Watch for implementations that automate the wrong end of the work. A surprising number of tools pitch time savings on proposal generation or marketing copy — things that consume maybe a few hours a week. The real time drain in HR consulting is in the actual delivery side: document production, acknowledgment tracking, compliance calendar management, status reporting. If a vendor can't speak specifically to those workflows, they haven't spent time in this business.
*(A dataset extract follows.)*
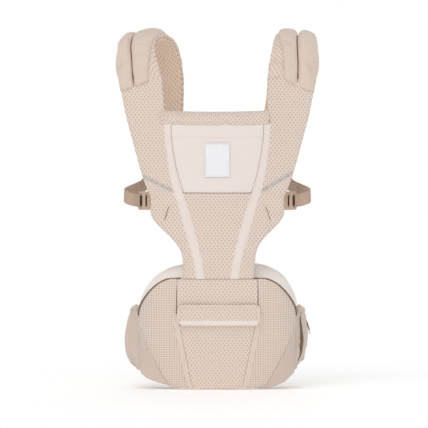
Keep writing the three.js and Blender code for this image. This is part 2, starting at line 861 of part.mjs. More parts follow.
function addWaistBuckle() {
  const z = 104;
  const inner = 123.5;
  const half = WAIST_WEBBING / 2;
  const { socket, plug, socketLength, plugLength } = buckleParts({
    width: 50,
    length: 74,
    thick: 14,
    slot: 40,
    tongueThick: 5.5,
  });
  const y = inner + 3.4 + 7;
  const place = (geometry) => geometry.rotateX(Math.PI / 2).translate(0, y, z);
  // The button stands 2 mm proud of the socket and has 2 mm of travel in its recess.
  const buttonAt = socketLength * 0.36;
  const recess = plate(13.2, 21.2, 6, 6).translate(buttonAt, 0, 7.2);
  const button = plate(12, 20, 5.4, 2.6).translate(buttonAt, 0, 7.65);
  const face = (geometry) => geometry.rotateX(Math.PI);
  add("waist_buckle_socket", place(face(cut(socket, recess))), plastic);
  add("waist_safety_button", place(face(button)), plastic);
  add("waist_buckle_plug", place(face(plug)), plastic);
  const left = box(-105.6, -plugLength - 2, inner, inner + WEBBING_THICK, z - half, z + half);
  add("left_waist_webbing", left, webbing);
  const right = box(socketLength + GAP, 105.6, y - 1, y + 1, z - half, z + half);
  add("right_waist_webbing", right, webbing);
  const tail = box(-96, -plugLength - 6, inner - 3, inner - 1, z - half, z + half);
  add("waist_webbing_tail", tail, webbing);
  const keeper = cut(
    box(-76, -66, inner - 4.6, inner + 3.1, z - half - 3, z + half + 3),
    box(-90, -50, inner - 3.4, inner + 2.4, z - half - 1, z + half + 1),
  );
  add("webbing_keeper", keeper, elastic);
}

addHipSeat();
addBody();
addHeadSupport();
for (const side of [-1, 1]) {
  addStrap(side);
  addBeltWing(side);
}
addChestStrap();
addZipPull();
addWaistBuckle();

export default carrier;
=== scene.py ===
"""Looks of the soft baby carrier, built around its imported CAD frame.

Shapes are worked out in millimetres in the CAD frame (+X the viewer's right, -Y the front,
+Z up) and written to the meshes in metres. `side` is -1 for the left and +1 for the right.
"""
import json
import math

import bpy
import numpy as np
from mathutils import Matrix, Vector

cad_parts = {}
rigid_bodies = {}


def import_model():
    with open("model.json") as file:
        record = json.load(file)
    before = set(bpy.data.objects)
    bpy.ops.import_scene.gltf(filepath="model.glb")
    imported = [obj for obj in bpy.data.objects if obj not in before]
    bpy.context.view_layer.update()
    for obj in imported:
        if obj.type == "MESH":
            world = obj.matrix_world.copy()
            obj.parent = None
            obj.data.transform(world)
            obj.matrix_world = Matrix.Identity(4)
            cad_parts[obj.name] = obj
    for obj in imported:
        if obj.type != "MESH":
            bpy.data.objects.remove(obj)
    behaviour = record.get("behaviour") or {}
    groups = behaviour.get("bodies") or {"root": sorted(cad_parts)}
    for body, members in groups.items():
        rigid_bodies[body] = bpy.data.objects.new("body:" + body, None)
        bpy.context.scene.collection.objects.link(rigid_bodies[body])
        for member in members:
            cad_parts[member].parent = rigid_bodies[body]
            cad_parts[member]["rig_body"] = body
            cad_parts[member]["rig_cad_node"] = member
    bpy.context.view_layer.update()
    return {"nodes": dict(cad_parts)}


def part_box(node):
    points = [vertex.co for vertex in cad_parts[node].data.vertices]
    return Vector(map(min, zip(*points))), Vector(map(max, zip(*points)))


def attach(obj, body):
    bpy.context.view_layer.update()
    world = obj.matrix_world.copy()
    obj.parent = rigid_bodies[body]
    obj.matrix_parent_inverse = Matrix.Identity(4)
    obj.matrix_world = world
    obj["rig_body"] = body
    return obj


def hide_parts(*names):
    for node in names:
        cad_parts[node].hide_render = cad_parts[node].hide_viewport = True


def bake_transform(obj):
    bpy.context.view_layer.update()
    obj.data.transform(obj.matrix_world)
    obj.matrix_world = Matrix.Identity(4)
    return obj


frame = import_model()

MM = 0.001
SIDES = {-1: "left", 1: "right"}

# Heights and depths shared with the CAD part, mm.
SEAM_Z = 216.0  # the body panel is sewn to the seat here
HEAD_FOLD_Z = 383.0
HEAD_TOP_Z = 509.0
ROLL_Z = 526.0
STRAP_BASE_Z = 593.0
SHOULDER_Y = -42.0  # the seat's front meets the belt wings here
SEAT_BACK_Y = 24.0
WEBBING_HALF = 12.5
WAIST_HALF = 19.0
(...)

- Red flag: Policy generation with no mandated human review step before client delivery
- Red flag: Platforms that require your clients to create accounts and manage their own data inside a vendor's system
- Red flag: Automation focused on BD and marketing rather than engagement delivery
- Red flag: Vendors who can't describe your specific document workflows before proposing a solution
How It Works
We deliver working systems fast — no multi-month assessments, no slide decks. A typical engagement runs 3-5 weeks from kickoff to live system.
Week 1-2
Audit current document templates, client intake processes, and follow-up workflows. Map where consultant time is being consumed by repeatable, low-judgment tasks. Identify the single highest-volume document type to automate first.
Week 3-4
Build and test the document generation system and intake workflow. Connect to your existing CRM or project management tool. Run parallel with manual process to validate output quality against consultant-produced work.
Week 5
Deploy compliance tracking dashboard and automated reminder sequences. Train staff on handoff points — where automation ends and consultant judgment begins. Establish review checkpoints so nothing reaches a client unvetted.
The Math
Billable hours recovered per consultant per week
Before
Senior consultants formatting handbooks, chasing signatures, and writing status reports
After
Consultants reviewing, advising, and closing engagements — automation handles the surrounding logistics
Common Questions
Will AI-generated policy documents be compliant with state and local employment law?
Not without a consultant reviewing them — and that's exactly how the system should be designed. Automation handles the assembly and formatting of policy documents using your firm's vetted templates and jurisdiction-specific libraries. A consultant reviews and approves before anything reaches the client. The goal is to eliminate the hours spent building documents from scratch, not to remove professional judgment from the output.
We use different processes for different clients. Can automation handle that variability?
Yes, and this is where a custom-built system outperforms off-the-shelf tools. The intake workflow collects the variables that matter — state, industry, headcount, union status, specific policy needs — and the document generation logic branches accordingly. Most HR consulting firms are more templated than they think; the variability is usually in about 20% of the content, not 80%.
How does this handle sensitive employee data that passes through client engagements?
This is a real and legitimate concern in HR consulting. Oaken AI builds with data minimization as a design principle — personally identifiable information is handled through Presidio-based PII detection and scrubbing, and client data is kept within your firm's controlled environment rather than passed to third-party AI services unnecessarily. We document the data handling architecture so you can speak to it directly with clients who ask.
What if we don't have our templates or processes documented anywhere?
Most firms don't, and that's expected. The first phase of any engagement involves working with your consultants to document the actual current-state process — what documents you produce, how they're structured, what varies by client type. That work has value independent of the automation project. Many firms find it's the first time they've seen their own delivery model mapped out clearly.
How long before we actually see time savings?
For document generation, most firms see meaningful time reduction within the first few weeks of deployment — because it's replacing a highly repetitive, high-volume task. Compliance tracking and reminder automation takes a bit longer to show impact because you're changing a follow-up behavior, not just a production behavior. Realistically, expect the first real ROI signal within 30-45 days of go-live.